The premise that race is a fact of nature rather than a fluid social category collapses once the racial policies of the U.S. and other countries with multiracial populations are compared and contrasted. In Making Race and Nation, Anthony W. Marx, a political scientist at Columbia University, compares the different ways that political elites have manipulated conceptions of race in the United States, South Africa, and Brazil in pursuing alternate paths to nation-building. In all three countries, post-colonial political elites were faced with the problem of creating some kind of coherent national community from a diverse population that included Europeans, Africans, and a substantial number of people of mixed descent. The United States and South Africa chose versions of white nationalism, limiting participation in the "nation" to people of exclusively European descent. The dividing line was sharpest in the United States, where the "one-drop" rule, defining as black anyone with even "one drop" of African "blood," effectively eliminated the mixed-race mulatto category. In South Africa, by contrast, "Coloureds" and "Africans" were distinguished, although both were victims of discrimination by the white-supremacist regime.
The Brazilian elite chose a radically different strategy, defining Brazil as a "racial democracy" in which race did not matter. Marx argues that the myth of racial democracy did not alter the fact that Afro-Brazilians remained at the bottom of a class system in which the upper levels were monopolized by white Brazilians. What is more, by denying Afro-Brazilians a separate identity, the idea of racial democracy made it less likely that black Brazilians would mobilize as a distinct political group, as black Americans have done.

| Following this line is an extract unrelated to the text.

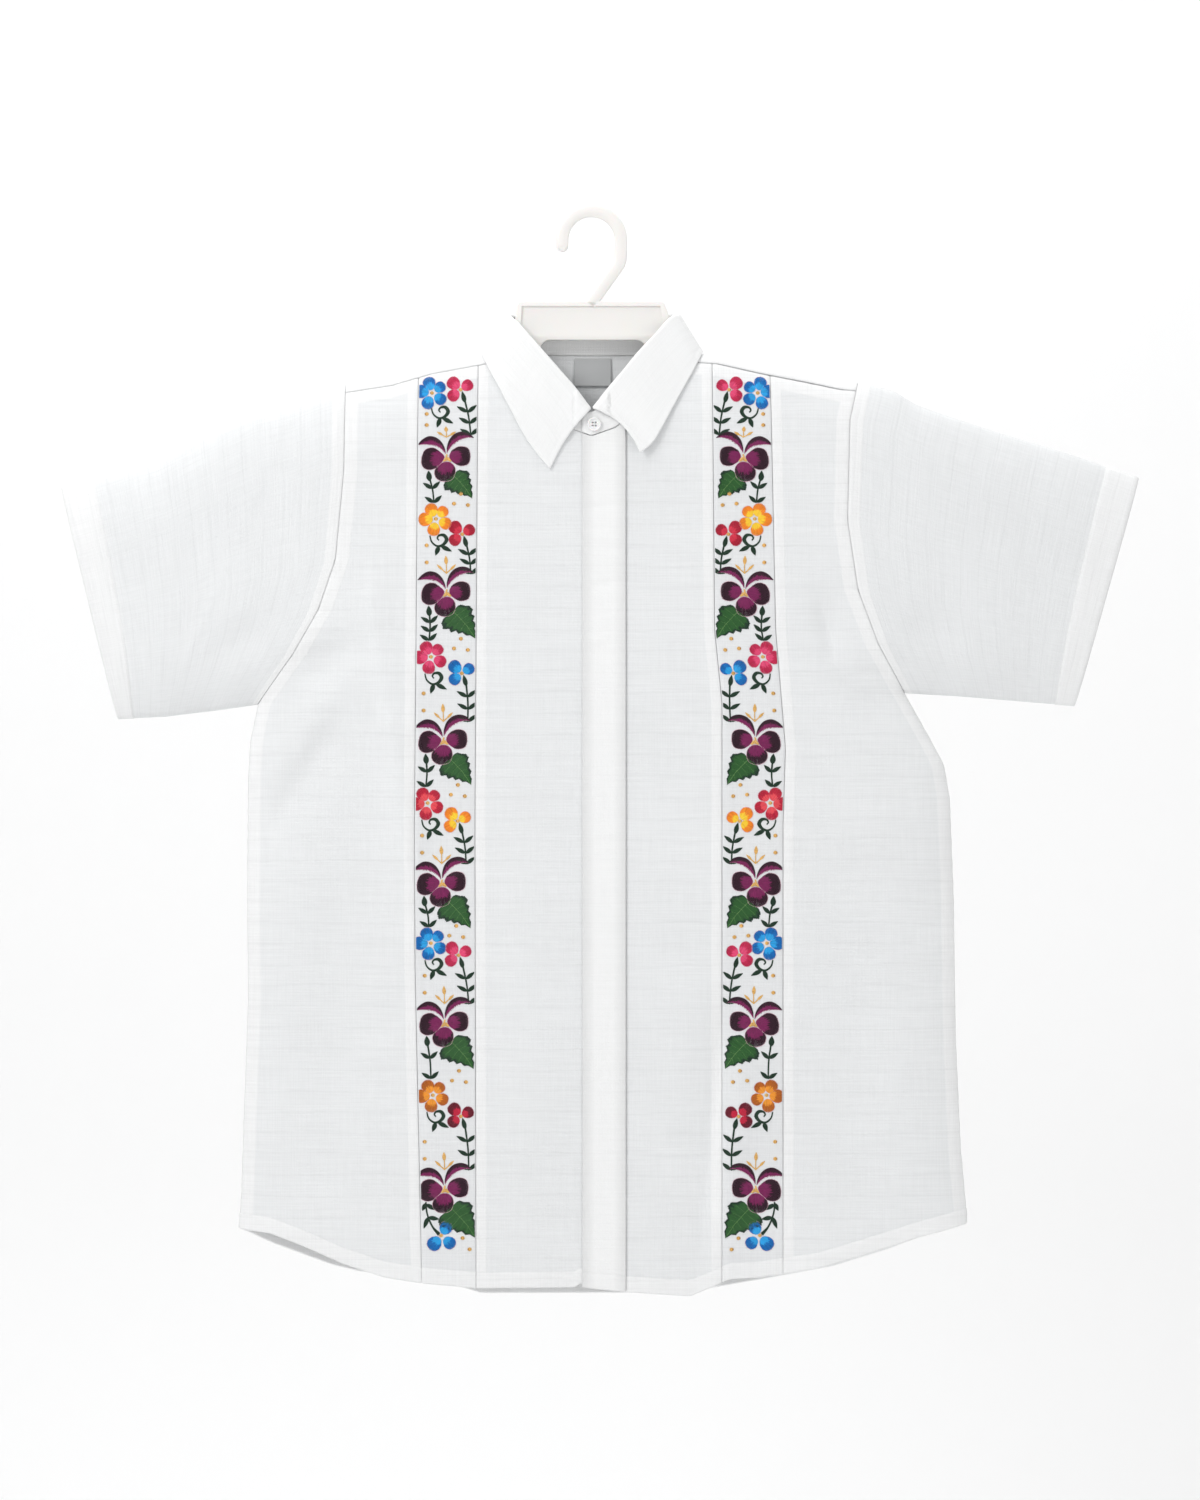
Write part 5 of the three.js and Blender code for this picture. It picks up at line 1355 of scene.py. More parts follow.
@dataclass(frozen=True)
class PlainFinish:
    """A plain finish with an even colour.

    Attributes:
        name: Name of the material.
        colour: Base colour.
        roughness: Roughness.
        coat: Weight of a clear coat.
        sheen: Weight of a soft sheen.
        subsurface: Weight of light spreading inside.
        one_sided: Whether it is clear from behind, for a backdrop that views from behind look through.
    """

    name: str
    colour: Colour
    roughness: float
    coat: float = 0.0
    sheen: float = 0.0
    subsurface: float = 0.0
    one_sided: bool = False

    def material(self) -> bpy.types.Material:
        """Builds the material.

        Returns:
            The material.
        """
        made = bpy.data.materials.new(self.name)
        made.use_nodes = True
        shader = made.node_tree.nodes["Principled BSDF"]
        shader.inputs["Base Color"].default_value = self.colour
        shader.inputs["Roughness"].default_value = self.roughness
        shader.inputs["Coat Weight"].default_value = self.coat
        shader.inputs["Coat Roughness"].default_value = 0.15
        shader.inputs["Sheen Weight"].default_value = self.sheen
        shader.inputs["Subsurface Weight"].default_value = self.subsurface
        shader.inputs["Subsurface Scale"].default_value = 0.004
        if self.one_sided:
            nodes = Nodes(made.node_tree)
            facing = nodes.add("ShaderNodeNewGeometry")
            nodes.feed(shader.inputs["Alpha"], nodes.math("SUBTRACT", 1.0, facing.outputs["Backfacing"]))
        return made


COTTON = ClothFinish("cotton", (0.82, 0.832, 0.84, 1), (0.88, 0.885, 0.888, 1), 0.5, 0.1)
BAND_GROUND = ClothFinish("band_cotton", (0.79, 0.8, 0.81, 1), (0.87, 0.876, 0.88, 1), 0.0, 0.12)
DOUBLED = ClothFinish("doubled_cotton", (0.9, 0.905, 0.905, 1), (0.91, 0.915, 0.915, 1), 0.25, 0.05)
LABEL = PlainFinish("label_satin", (0.52, 0.53, 0.535, 1), 0.38, sheen=0.3)
BUTTON = PlainFinish("button_white", (0.88, 0.88, 0.87, 1), 0.22, coat=0.5, subsurface=0.1)
HANGER = PlainFinish("hanger_white", (0.88, 0.865, 0.84, 1), 0.32, coat=0.25, subsurface=0.1)
FLOOR = PlainFinish("pale_ground", (0.93, 0.93, 0.93, 1), 0.9, one_sided=True)


class Thread(Enum):
    """Embroidery threads, by their colour on a screen."""

    PLUM_DARK = (0.2, 0.05, 0.14)
    PLUM = (0.5, 0.12, 0.35)
    ROSE_LINE = (0.9, 0.72, 0.78)
    GOLD = (0.9, 0.72, 0.42)
    GOLD_DARK = (0.7, 0.47, 0.2)
    STEM = (0.09, 0.21, 0.14)
    LEAF = (0.17, 0.37, 0.17)
    LEAF_LIGHT = (0.42, 0.6, 0.34)
    BLUE = (0.03, 0.45, 0.75)
    BLUE_LIGHT = (0.16, 0.65, 0.9)
    PINK = (0.8, 0.16, 0.34)
    PINK_LIGHT = (0.9, 0.3, 0.48)
    RED = (0.72, 0.1, 0.22)
    RED_LIGHT = (0.85, 0.2, 0.3)
    CORAL = (0.78, 0.13, 0.25)
    CORAL_LIGHT = (0.92, 0.32, 0.36)
    ORANGE = (0.98, 0.58, 0.16)
    YELLOW = (1.0, 0.82, 0.22)
    AMBER = (0.76, 0.42, 0.12)
    AMBER_LIGHT = (0.95, 0.62, 0.2)
    CRIMSON = (0.45, 0.06, 0.16)
    CRIMSON_LIGHT = (0.78, 0.12, 0.25)

    def linear(self) -> np.ndarray:
        """The colour as light.

        Returns:
            Red, green and blue.
        """
        shown = np.array(self.value)
        return np.where(shown <= 0.04045, shown / 12.92, ((shown + 0.055) / 1.055) ** 2.4)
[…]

Indeed, Marx suggests that strict and somewhat arbitrary definitions of race may be favored for strategic reasons by nonwhites as well as whites. "The recent rise of separatist black identity reflects not only black disillusionment with white America, but also a collective black interest in defining and asserting a category no longer imposed by the state," Marx writes. During the recent debate over the addition of a multiracial category to the U.S. Census form, the chief opposition came from the traditional black civil rights establishment, which fears losing constituents if Americans with only limited African ancestry cease to be identified as black. Ironically, the "one-drop" rule devised by American white supremacists is now employed to promote a strategy of black solidarity. This strategy arguably serves middle-class blacks, who are the chief beneficiaries of race-based affirmative action in education and contracting, more than it helps poor and working-class blacks, whose interests might best be served by need-based social programs benefiting low-income whites as well. In order to preserve affirmative action for blacks, the black civil rights community has had to support affirmative action for Hispanic and Asian immigrants without regard for income and -- even less justifiably -- has supported gender-based preferences for affluent white women.
In light of these considerations, a growing number of progressives are coming to the conclusion that the whole arbitrary system of racial labels as well as racial preferences ought to be scrapped in favor of a genuinely liberal approach that combines race-neutral policy with affirmative government on behalf of the disadvantaged of all backgrounds. Unfortunately, the controversy over Prop 209 shows that the sensible middle way is likely to turn into a deserted, cratered no-man's-land in the political trench war between the demagogues of the right and the demagogues of the left.
MICHAEL LIND is the editor of Hamilton's Republic: Readings in the American Democratic Nationalist Tradition.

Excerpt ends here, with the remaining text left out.